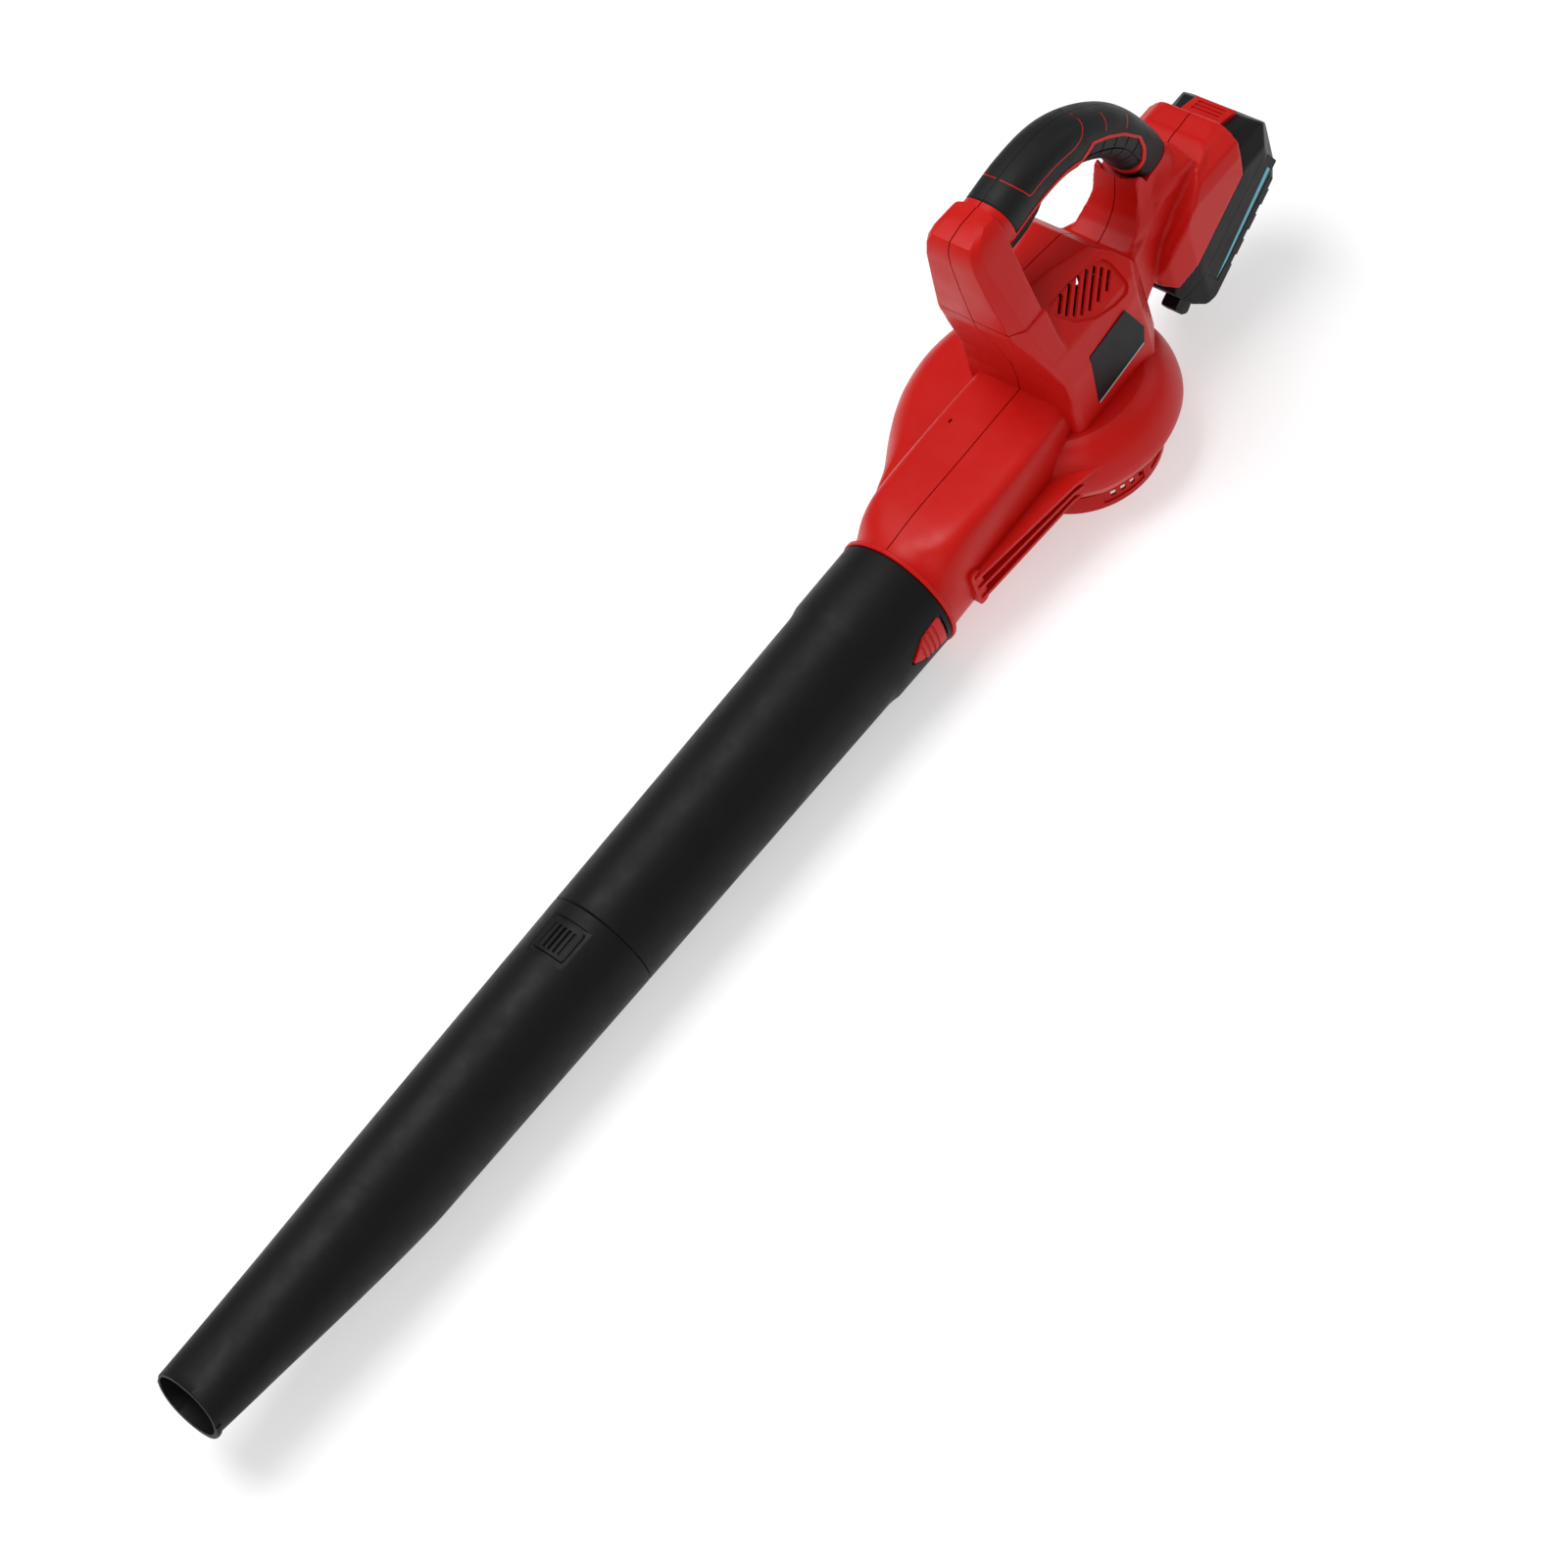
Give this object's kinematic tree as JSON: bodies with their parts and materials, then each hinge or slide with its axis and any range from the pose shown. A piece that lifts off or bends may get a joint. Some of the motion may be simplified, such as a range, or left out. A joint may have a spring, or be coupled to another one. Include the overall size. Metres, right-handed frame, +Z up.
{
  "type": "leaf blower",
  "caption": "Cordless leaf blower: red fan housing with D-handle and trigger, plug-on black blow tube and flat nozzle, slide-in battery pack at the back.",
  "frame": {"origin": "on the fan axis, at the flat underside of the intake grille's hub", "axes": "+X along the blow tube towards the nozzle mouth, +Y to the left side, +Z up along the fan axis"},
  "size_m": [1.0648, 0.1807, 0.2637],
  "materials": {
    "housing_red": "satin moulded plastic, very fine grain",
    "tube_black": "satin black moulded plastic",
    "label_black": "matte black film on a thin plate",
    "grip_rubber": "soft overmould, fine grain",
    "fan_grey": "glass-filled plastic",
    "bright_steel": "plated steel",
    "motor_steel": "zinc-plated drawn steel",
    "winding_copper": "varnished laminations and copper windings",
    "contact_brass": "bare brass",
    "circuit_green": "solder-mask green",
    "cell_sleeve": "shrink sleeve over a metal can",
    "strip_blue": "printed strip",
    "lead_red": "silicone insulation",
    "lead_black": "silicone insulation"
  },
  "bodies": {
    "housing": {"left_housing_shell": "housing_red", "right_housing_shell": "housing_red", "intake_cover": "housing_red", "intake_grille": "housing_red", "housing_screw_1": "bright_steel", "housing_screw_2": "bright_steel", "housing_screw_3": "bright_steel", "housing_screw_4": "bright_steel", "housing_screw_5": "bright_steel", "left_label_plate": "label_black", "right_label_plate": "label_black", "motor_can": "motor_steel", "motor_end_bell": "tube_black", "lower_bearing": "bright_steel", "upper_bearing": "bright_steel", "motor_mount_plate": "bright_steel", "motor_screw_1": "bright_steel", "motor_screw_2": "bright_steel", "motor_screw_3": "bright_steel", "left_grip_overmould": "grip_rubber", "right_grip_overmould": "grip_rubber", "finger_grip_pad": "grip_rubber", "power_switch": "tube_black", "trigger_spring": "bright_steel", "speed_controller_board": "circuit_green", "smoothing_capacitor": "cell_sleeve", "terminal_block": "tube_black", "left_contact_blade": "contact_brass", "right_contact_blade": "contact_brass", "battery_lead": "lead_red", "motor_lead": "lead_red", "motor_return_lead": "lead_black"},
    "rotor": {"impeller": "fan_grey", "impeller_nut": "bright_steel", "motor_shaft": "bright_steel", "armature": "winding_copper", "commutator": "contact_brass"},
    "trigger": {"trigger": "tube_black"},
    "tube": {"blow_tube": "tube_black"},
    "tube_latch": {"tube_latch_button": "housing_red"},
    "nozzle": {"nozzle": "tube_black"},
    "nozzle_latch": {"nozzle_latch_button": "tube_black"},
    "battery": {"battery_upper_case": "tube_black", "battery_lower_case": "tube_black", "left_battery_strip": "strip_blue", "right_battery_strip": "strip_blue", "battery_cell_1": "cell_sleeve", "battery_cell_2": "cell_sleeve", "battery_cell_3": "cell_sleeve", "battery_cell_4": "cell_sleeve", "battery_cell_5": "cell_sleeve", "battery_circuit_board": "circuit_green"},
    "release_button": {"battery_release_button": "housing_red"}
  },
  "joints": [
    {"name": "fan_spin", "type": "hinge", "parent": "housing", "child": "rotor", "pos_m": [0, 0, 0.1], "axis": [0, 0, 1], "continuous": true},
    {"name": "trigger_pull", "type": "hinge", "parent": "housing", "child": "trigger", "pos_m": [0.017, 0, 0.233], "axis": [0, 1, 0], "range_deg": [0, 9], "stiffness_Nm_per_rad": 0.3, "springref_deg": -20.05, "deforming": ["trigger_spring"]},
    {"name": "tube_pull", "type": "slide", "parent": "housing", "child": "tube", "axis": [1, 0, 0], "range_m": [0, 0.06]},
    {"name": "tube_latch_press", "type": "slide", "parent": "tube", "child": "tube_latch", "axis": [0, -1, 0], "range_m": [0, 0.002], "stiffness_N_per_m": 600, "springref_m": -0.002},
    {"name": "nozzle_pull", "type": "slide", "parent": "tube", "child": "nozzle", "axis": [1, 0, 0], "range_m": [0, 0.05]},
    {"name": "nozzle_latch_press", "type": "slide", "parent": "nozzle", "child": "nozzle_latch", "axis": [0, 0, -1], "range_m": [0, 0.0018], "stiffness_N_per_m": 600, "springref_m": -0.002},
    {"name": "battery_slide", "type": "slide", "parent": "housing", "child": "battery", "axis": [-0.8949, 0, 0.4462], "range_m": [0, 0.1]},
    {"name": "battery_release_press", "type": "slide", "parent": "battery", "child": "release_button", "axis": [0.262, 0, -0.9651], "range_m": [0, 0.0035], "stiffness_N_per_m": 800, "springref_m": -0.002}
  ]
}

········

● Task to carry out
Copy all lines above containing the string "frame".

● Problem solution
Give this object's kinematic tree as JSON: bodies with their parts and materials, then each hinge or slide with its axis and any range from the pose shown. A piece that lifts off or bends may get a joint. Some of the motion may be simplified, such as a range, or left out. A joint may have a spring, or be coupled to another one. Include the overall size. Metres, right-handed frame, +Z up.
  "frame": {"origin": "on the fan axis, at the flat underside of the intake grille's hub", "axes": "+X along the blow tube towards the nozzle mouth, +Y to the left side, +Z up along the fan axis"},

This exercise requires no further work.